Misahualli: A Taste Of The Jungle
Taking Bill and Rodolfo’s advice, we made our way to Misahualli to experience the Ecuadorian jungle. It must be noted that the five hour bus ride through the mountains was just. plain. horrible. You get the picture.
Instead of embarking on a multi-day jungle tour, we opted to spend a few days in Misahualli where we got a taste of the jungle. We swam in the river and successfully avoided being eaten by a mysterious water creature (which surely exists). We hiked in the humidity up and down a muddy path to a waterfall that didn’t quite live up to its reputation, but we saw some magical butterflies along the way. We marveled at the beautiful jungle foliage and relaxed in the evenings listening to the sound of frogs and other creatures chirping and humming in the darkness.

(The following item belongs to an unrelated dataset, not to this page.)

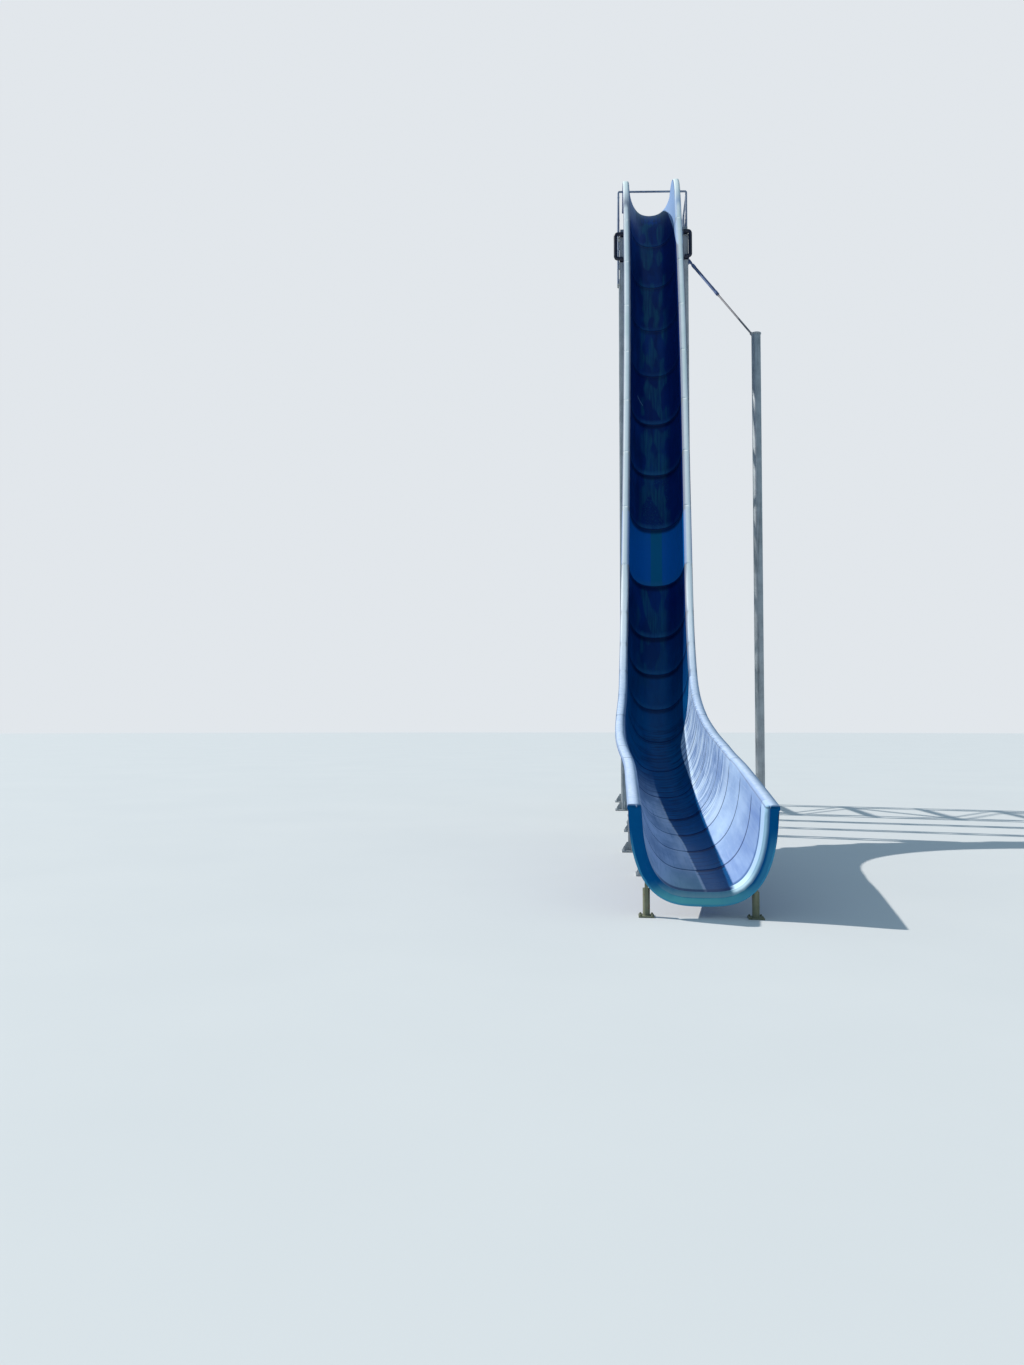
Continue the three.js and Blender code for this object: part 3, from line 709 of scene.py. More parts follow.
# %% The trough, field over field
grey = gel.layers(
    tone(122, 146, 178),
    (tone(156, 176, 206), clouds.step(0.35, 0.65)),
    (tone(96, 122, 160), fine_streaks.step(0.5, 0.75) * 0.6),
    (tone(128, 158, 168), run.fade(0.2, 1.3) * (girth + 0.45).step(0, 0.3) * 0.7))

pale_streak = pale_streak.most(pale_side * streaks.step(0.25, 0.65) * 0.85)
trough = gel.layers(
    navy_shade_and_lime,
    (tone(2, 88, 142), run.fade(5.0, 8.8) * (0.58 + 0.36 * clouds.step(0.35, 0.65))),
    (grey, reflected_light_field),
    (faded_and_sunlit, bleached_and_sunlit),
    (tone(188, 198, 214), pale_streak * 0.75))
print("trough colours mixed")

# %% [markdown]
# Each joint holds a thin dark line of dirt, wider on the run-out. On the shaded floor of the run-out a
# thick dark band hangs below the joint, and on the drop a dark crescent, with a pale, greener edge above.
# On the grey field of painted reflection a pale line lies just below the joint.

# %% Marks along the joints
on_runout = run.fade(2.9, 3.4)
dirt_line = (to_joint + waver * 0.5).fade(0.006 + on_runout * 0.008, 0.017 + on_runout * 0.012)
dirt_line = dirt_line * below_lip.step(0.06, 0.13)
thick_line = (from_high + waver * 2.5).fade(0.060, 0.100 + run.step(1.8, 2.4) * 0.04)
thick_line = thick_line * in_shade * run.fade(3.4, 4.2)
crescent = (from_high + waver).fade(0.05, 0.12)
above = (from_low + waver * 2).fade(0.03, 0.13) * (0.3 + 0.7 * middle) * streaks.step(0.25, 0.5)
pale_under_joint = abs(from_high - 0.035).fade(0.004, 0.016) * reflected_light_field.most(pale_side) * streaks.step(0.35, 0.6)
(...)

As tempting as it was, we both decided not to eat grilled grubs on-a-stick, a jungle delicacy. However, we did like the way you could choose which wiggling grub you wanted to eat before it got speared and cooked.
Misahualli is known for the monkeys that hang out in the small village square and I was determined not to leave until I could take a selfie with a cute little guy on my shoulder. Ha! Little did I know that instead, I would be bullied and harassed.
Harry went into a store to buy our bus tickets while I stood guard over our backpacks, happily watching the monkeys up in the trees, silently begging them to come and play with me. All of a sudden one of them ran over, pushed me (aka: scared me) out of the way and jumped onto my backpack. Within seconds he had unzipped the top part of my pack. I was yelling at him to stop, but he just hissed at me (did you know that monkeys could hiss?), grabbed my notebook and threw it on the ground. As I worried about my safety and well-being, he reached in further, grabbed my book and ran away. What a little shit!
Harry returned three minutes later, disappointed that he missed the spectacle.